The following are the steps from Linux shell to program eMMC:

.. code-block:: bash

  # # Enable Boot0 boot
  # mmc bootpart enable 1 2 /dev/mmcblk0
  # mmc bootbus set single_backward x1 x8 /dev/mmcblk0
  # mmc hwreset enable /dev/mmcblk0

  # # Clear eMMC boot0
  # echo '0' >> /sys/class/block/mmcblk0boot0/force_ro
  # dd if=/dev/zero of=/dev/mmcblk0boot0 count=32 bs=128k
  # # Write tiboot3.bin
  # dd if=tiboot3.bin of=/dev/mmcblk0boot0 bs=128k

  # # Copy the rest of the boot binaries
  # mount /dev/mmcblk0p1 /boot/firmware
  # cp tispl.bin /boot/firmware
  # cp u-boot.img /boot/firmware
  # sync

.. warning ::

  U-Boot is configured to prioritize booting from an SD card if it
  detects a valid boot partition and boot files on it, even if the
  system initially booted from eMMC. The boot order is set as follows:

  * SD/MMC
  * eMMC
  * USB
  * PXE

LED patterns during boot
------------------------

.. list-table:: USR LED status indication
   :widths: 16 16
   :header-rows: 1

   * - USR LEDs (012345)
     - Indicates

   * - 00000
     - Boot failure or R5 image not started up

   * - 11111
     - A53 SPL/U-boot has started up

   * - 10101
     - OS boot process has been initiated

   * - 01010
     - OS boot process failed and drops to U-Boot shell

.. note ::

  In the table above, 0 indicates LED switched off and 1 indicates LED
  switched ON.

.. warning ::

  If the "red" power LED is not glowing, the system power supply is not
  functional.
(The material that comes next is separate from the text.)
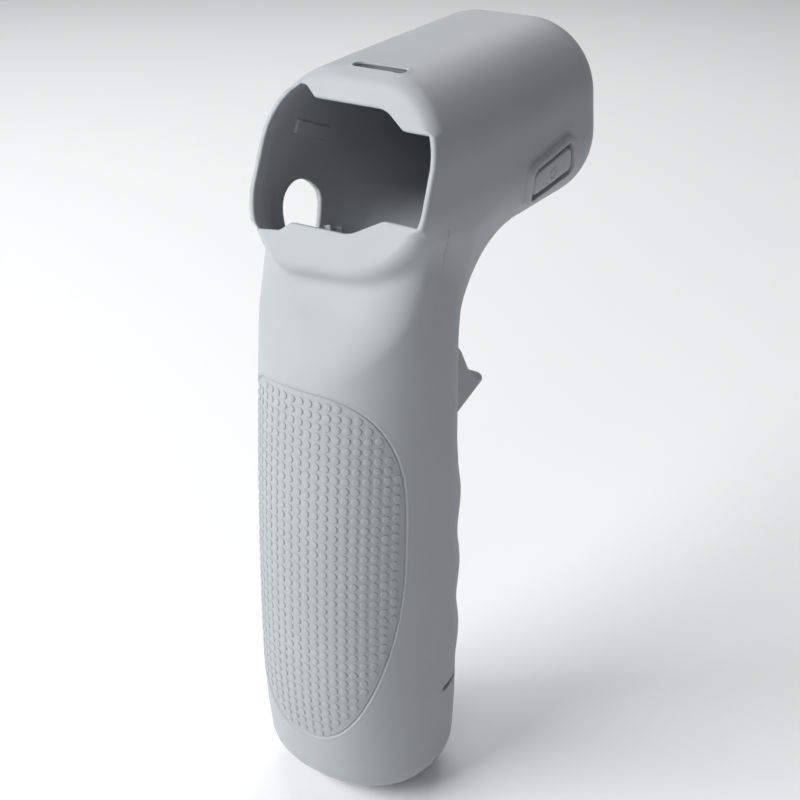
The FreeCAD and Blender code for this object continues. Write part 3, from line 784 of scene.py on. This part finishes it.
FACE_END = 23.0
NECK_LEVEL = -27.0
HEEL_LEVEL = -104.0
TRIGGER_BOX = ((-10.5, 13.0, -68.0), (10.5, 45.0, -33.0))
FACE_BOX = ((-24, -10, NECK_LEVEL), (24, FACE_END, 24))
BARREL_BOX = ((-26, FACE_END, NECK_LEVEL), (26, 66, 26))
KEY_BOX = ((13, 24, -16), (25, 53, 8))
HANDLE_BOX = ((-23, -20, HEEL_LEVEL), (23, 45, NECK_LEVEL))
BASE_BOX = ((-23, -20, -134), (23, 28, HEEL_LEVEL))
WIDE_STEP = 0.6
MEDIUM_STEP = 0.4
FACE_STEP = 0.33
KEY_STEP = 0.22


def outside_key_patch(p):
    along, across = key_coordinates(p)
    patch = np.maximum(np.abs(along) - KEY_REACH[0] + 0.4, np.abs(across) - KEY_REACH[1] + 0.4)
    patch = np.maximum(patch, 14.0 - p[:, 0])
    patch = np.maximum(patch, -closed_form(p) - 0.5 * WALL - 2.0)
    return -patch


def inside_key_patch(p):
    return -outside_key_patch(p)


def outside_trigger_box(p):
    return -box_values(p, *TRIGGER_BOX)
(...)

Please refer to `BeaglePlay documentation
  <https://beagleplay.org/>`_ for further information.

A53 SPL DDR Memory Layout
-------------------------

.. include::  am62x_sk.rst
    :start-after: .. am62x_evm_rst_include_start_ddr_mem_layout
    :end-before: .. am62x_evm_rst_include_end_ddr_mem_layout

Switch Setting for Boot Mode
----------------------------

The boot time option is configured via "USR" button on the board.
See `Beagleplay Schematics <https://git.beagleboard.org/beagleplay/beagleplay/-/blob/main/BeaglePlay_sch.pdf>`_
for details.

.. list-table:: Boot Modes
   :widths: 16 16 16
   :header-rows: 1

   * - USR Switch Position
     - Primary Boot
     - Secondary Boot

   * - Not Pressed
     - eMMC
     - UART

   * - Pressed
     - SD/MMC File System (FS) mode
     - USB Device Firmware Upgrade (DFU) mode

To switch to SD card boot mode, hold the USR button while powering on
with Type-C power supply, then release when power LED lights up.

Debugging U-Boot
----------------

See :ref:`Common Debugging environment - OpenOCD<k3_rst_refer_openocd>`: for
detailed setup and debugging information.

.. warning::

  **OpenOCD support since**: v0.12.0

  If the default package version of OpenOCD in your development
  environment's distribution needs to be updated, it might be necessary to
  build OpenOCD from the source.

.. include::  k3.rst
    :start-after: .. k3_rst_include_start_openocd_connect_tag_connect
    :end-before: .. k3_rst_include_end_openocd_connect_tag_connect

.. include::  k3.rst
    :start-after: .. k3_rst_include_start_openocd_cfg_external_intro
    :end-before: .. k3_rst_include_end_openocd_cfg_external_intro

For example, with BeaglePlay (AM62X platform), the openocd_connect.cfg:

.. code-block:: tcl

  # TUMPA example:
  # http://www.tiaowiki.com/w/TIAO_USB_Multi_Protocol_Adapter_User's_Manual
  source [find interface/ftdi/tumpa.cfg]

  transport select jtag

  # default JTAG configuration has only SRST and no TRST
  reset_config srst_only srst_push_pull

  # delay after SRST goes inactive
  adapter srst delay 20

  if { ![info exists SOC] } {
    # Set the SoC of interest
    set SOC am625
  }

  source [find target/ti_k3.cfg]

  ftdi tdo_sample_edge falling

  # Speeds for FT2232H are in multiples of 2, and 32MHz is tops
  # max speed we seem to achieve is ~20MHz.. so we pick 16MHz
  adapter speed 16000